What is being asked:
Output the full material exactly as it appears here.

- - -

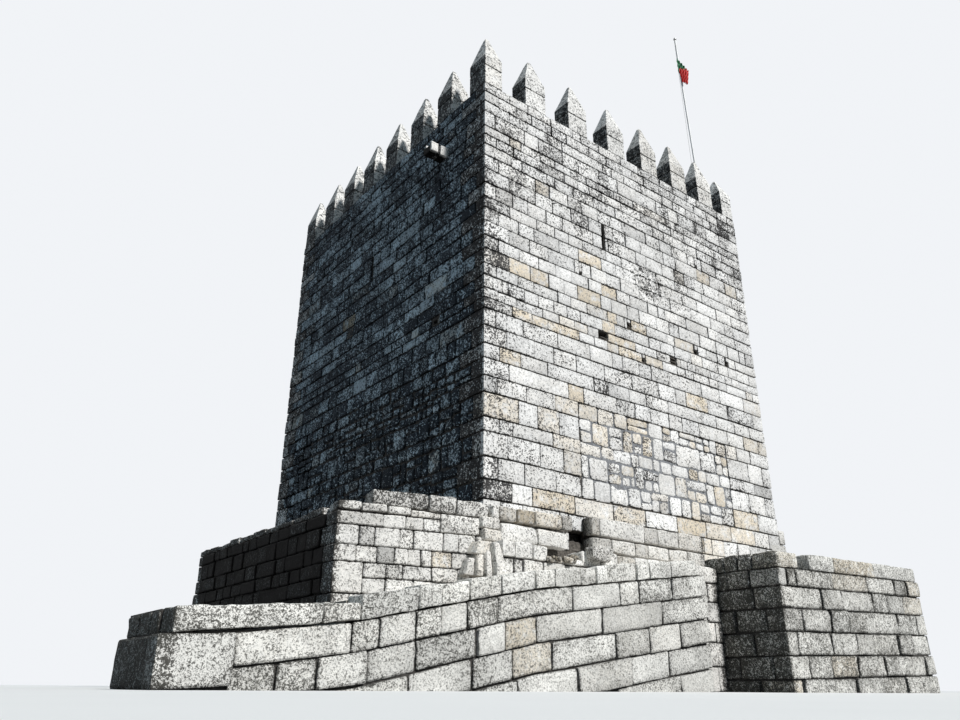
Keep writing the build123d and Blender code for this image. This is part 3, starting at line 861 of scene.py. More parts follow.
def course_stones(side, u0, u1, w0, w1, rng, before):
    """One side's stones in a course, between the stones at its corners."""
    stones = []
    for a, b in spans([u0, 2.7, 8.1, u1] if side == "front" and w0 < 6.0 else [u0, u1]):
        if b - a > 0.1:
            mean = mean_length(side, (a + b) / 2 - SIDE_STARTS[side], w0)
            stones += cut_course(a, b, mean, rng, before)
    if side == "front" and w1 == LOW_BED:
        stones = spans([u0, *[joint for joint in LOW_COURSE if joint - u0 > 0.2], u1])
    return stones


def lay(out, side, piece, rng):
    """Lays one stone of a side, or at times two or three in its place where they are small and rough."""
    p0, p1, q0, q1 = piece
    look, small = wall_look(side, (p0 + p1) / 2 - SIDE_STARTS[side], (q0 + q1) / 2)
    halved = rng.random() < (0.3 if side == "front" else 0.6)
    parts = [piece]
    if small and p1 - p0 > 0.2 and q1 - q0 > 0.36 and halved:
        split = q0 + (q1 - q0) * rng.uniform(0.36, 0.64)
        middle = p0 + (p1 - p0) * rng.uniform(0.35, 0.65)
        parts = [(p0, p1, q0, split), (p0, p1, split, q1)]
        if p1 - p0 > 0.42 and rng.random() < 0.6:
            parts = [(p0, middle, q0, split), (middle, p1, q0, split), (p0, p1, split, q1)]
    for part in parts:
        stone_face(out, RING, *part, rng, look, bed_wave)


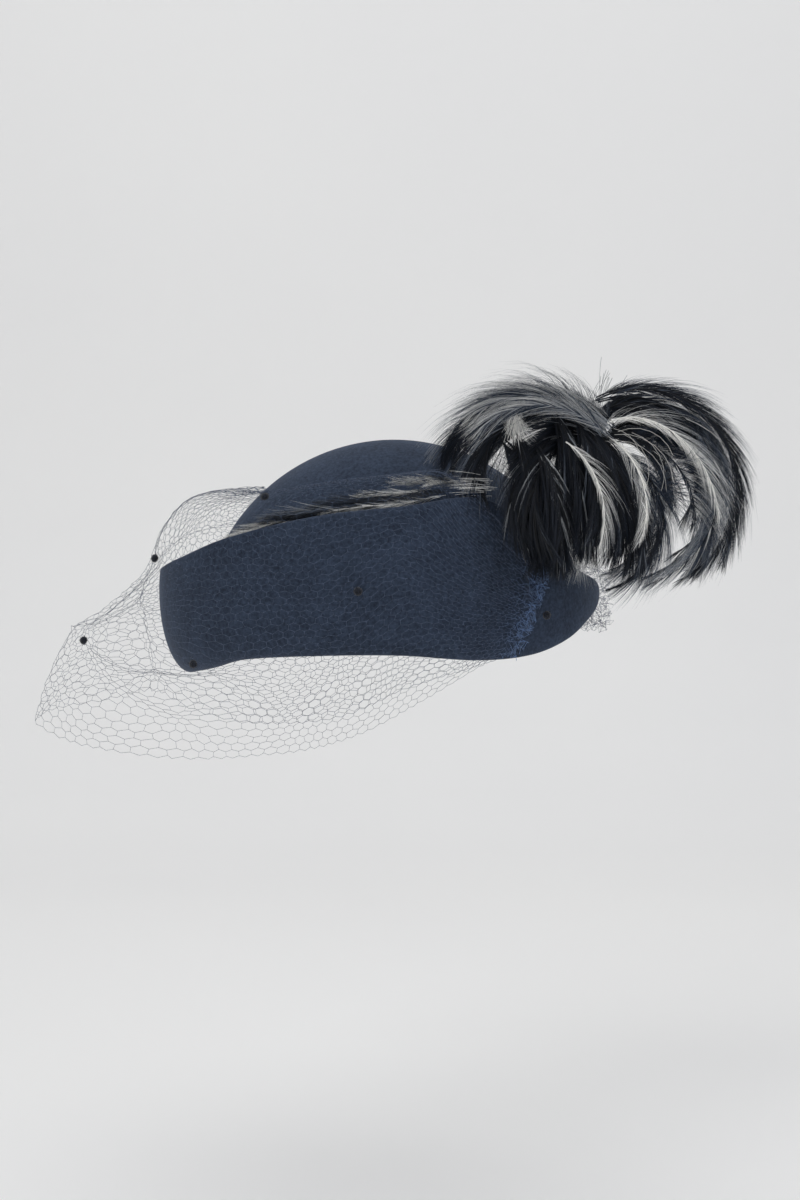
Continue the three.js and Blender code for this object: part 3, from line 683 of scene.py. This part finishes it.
def makePlume():
    rng = np.random.default_rng(plume["seed"])
    aft, fore, low, pale = Strands(), Strands(), Strands(), Strands()
    for row in plumeRows + dressingRows:
        first = True
        for look in [each for each in plumeLooks if each["part"] == row["name"]]:
            for copy in range(look["copies"]):
                bent = dict(row)
                if not first:
                    for key, share in plume["shiftShare"].items():
                        bent[key] += rng.uniform(-1, 1) * plume["shift"] * share
                    bent["length"] *= rng.uniform(plume["shrink"], 1.0)
                    bent["lift"] += rng.uniform(*plume["liftSpread"])
                    bent["out"] += rng.uniform(*plume["outSpread"])
                first = False
                path = curl(bent, plume["pathSteps"])
                frames = framesAlong(path, plume["sideLean"] * rng.uniform(*plume["leanSpread"]))
                if row["name"] in paleFeathers and look["outer"] not in (wisps, lateWisps):
                    target = pale
                elif row["name"].startswith(("low", "middle")):
                    target = low
                else:
                    target = aft if row["aft"] > 0 else fore
                look = {"quill": plume["quill"], "quillTone": plume["quillTone"], **look}
                addQuill(target, path, frames, look["quill"], look["quillTone"])
                addBarbs(target, path, frames, look["outer"], 1, rng)
                addBarbs(target, path, frames, look["inner"], -1, rng)
                if row in plumeRows:
                    # Bare stem down to the knot
                    t = np.linspace(0, 1, plume["stemSteps"])[:, None]
                    foot = np.array([knot["x"], knot["y"], knot["z"]], float)
                    stem = foot + (path[0] - foot) * t
                    stemFrames = framesAlong(stem, plume["sideLean"])
                    addQuill(target, stem, stemFrames, plume["stem"], plume["quillTone"])
    for row in hairRows:
        addHairs(pale, row, rng)
    for strands, name, material, slot in (
        (aft, "plume_aft_dark", plumeMaterial, "dark_feather"),
        (fore, "plume_fore_dark", plumeMaterial, "dark_feather"),
        (low, "plume_low_dark", plumeMaterial, "dark_feather"),
        (pale, "plume_pale", palePlumeMaterial, "pale_feather"),
    ):
        piece = strands.toPiece(name, material)
        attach(piece, "root")
        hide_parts("plume")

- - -

Response:
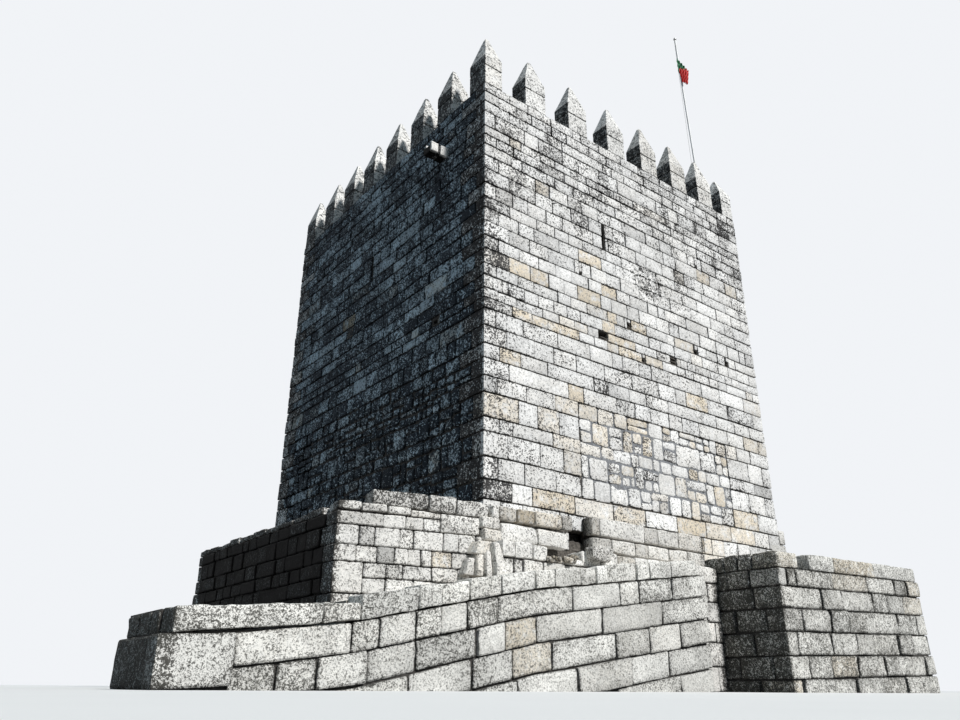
Keep writing the build123d and Blender code for this image. This is part 3, starting at line 861 of scene.py. More parts follow.
def course_stones(side, u0, u1, w0, w1, rng, before):
    """One side's stones in a course, between the stones at its corners."""
    stones = []
    for a, b in spans([u0, 2.7, 8.1, u1] if side == "front" and w0 < 6.0 else [u0, u1]):
        if b - a > 0.1:
            mean = mean_length(side, (a + b) / 2 - SIDE_STARTS[side], w0)
            stones += cut_course(a, b, mean, rng, before)
    if side == "front" and w1 == LOW_BED:
        stones = spans([u0, *[joint for joint in LOW_COURSE if joint - u0 > 0.2], u1])
    return stones


def lay(out, side, piece, rng):
    """Lays one stone of a side, or at times two or three in its place where they are small and rough."""
    p0, p1, q0, q1 = piece
    look, small = wall_look(side, (p0 + p1) / 2 - SIDE_STARTS[side], (q0 + q1) / 2)
    halved = rng.random() < (0.3 if side == "front" else 0.6)
    parts = [piece]
    if small and p1 - p0 > 0.2 and q1 - q0 > 0.36 and halved:
        split = q0 + (q1 - q0) * rng.uniform(0.36, 0.64)
        middle = p0 + (p1 - p0) * rng.uniform(0.35, 0.65)
        parts = [(p0, p1, q0, split), (p0, p1, split, q1)]
        if p1 - p0 > 0.42 and rng.random() < 0.6:
            parts = [(p0, middle, q0, split), (middle, p1, q0, split), (p0, p1, split, q1)]
    for part in parts:
        stone_face(out, RING, *part, rng, look, bed_wave)


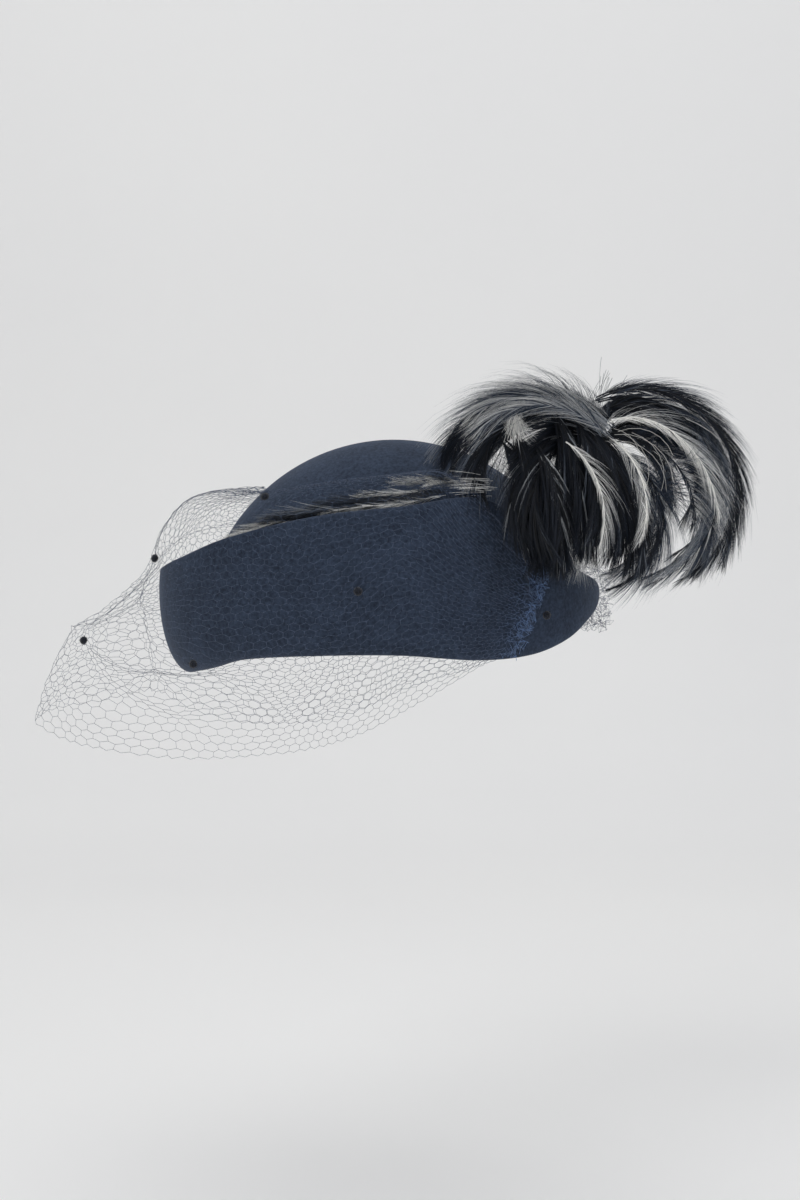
Continue the three.js and Blender code for this object: part 3, from line 683 of scene.py. This part finishes it.
def makePlume():
    rng = np.random.default_rng(plume["seed"])
    aft, fore, low, pale = Strands(), Strands(), Strands(), Strands()
    for row in plumeRows + dressingRows:
        first = True
        for look in [each for each in plumeLooks if each["part"] == row["name"]]:
            for copy in range(look["copies"]):
                bent = dict(row)
                if not first:
                    for key, share in plume["shiftShare"].items():
                        bent[key] += rng.uniform(-1, 1) * plume["shift"] * share
                    bent["length"] *= rng.uniform(plume["shrink"], 1.0)
                    bent["lift"] += rng.uniform(*plume["liftSpread"])
                    bent["out"] += rng.uniform(*plume["outSpread"])
                first = False
                path = curl(bent, plume["pathSteps"])
                frames = framesAlong(path, plume["sideLean"] * rng.uniform(*plume["leanSpread"]))
                if row["name"] in paleFeathers and look["outer"] not in (wisps, lateWisps):
                    target = pale
                elif row["name"].startswith(("low", "middle")):
                    target = low
                else:
                    target = aft if row["aft"] > 0 else fore
                look = {"quill": plume["quill"], "quillTone": plume["quillTone"], **look}
                addQuill(target, path, frames, look["quill"], look["quillTone"])
                addBarbs(target, path, frames, look["outer"], 1, rng)
                addBarbs(target, path, frames, look["inner"], -1, rng)
                if row in plumeRows:
                    # Bare stem down to the knot
                    t = np.linspace(0, 1, plume["stemSteps"])[:, None]
                    foot = np.array([knot["x"], knot["y"], knot["z"]], float)
                    stem = foot + (path[0] - foot) * t
                    stemFrames = framesAlong(stem, plume["sideLean"])
                    addQuill(target, stem, stemFrames, plume["stem"], plume["quillTone"])
    for row in hairRows:
        addHairs(pale, row, rng)
    for strands, name, material, slot in (
        (aft, "plume_aft_dark", plumeMaterial, "dark_feather"),
        (fore, "plume_fore_dark", plumeMaterial, "dark_feather"),
        (low, "plume_low_dark", plumeMaterial, "dark_feather"),
        (pale, "plume_pale", palePlumeMaterial, "pale_feather"),
    ):
        piece = strands.toPiece(name, material)
        attach(piece, "root")
        hide_parts("plume")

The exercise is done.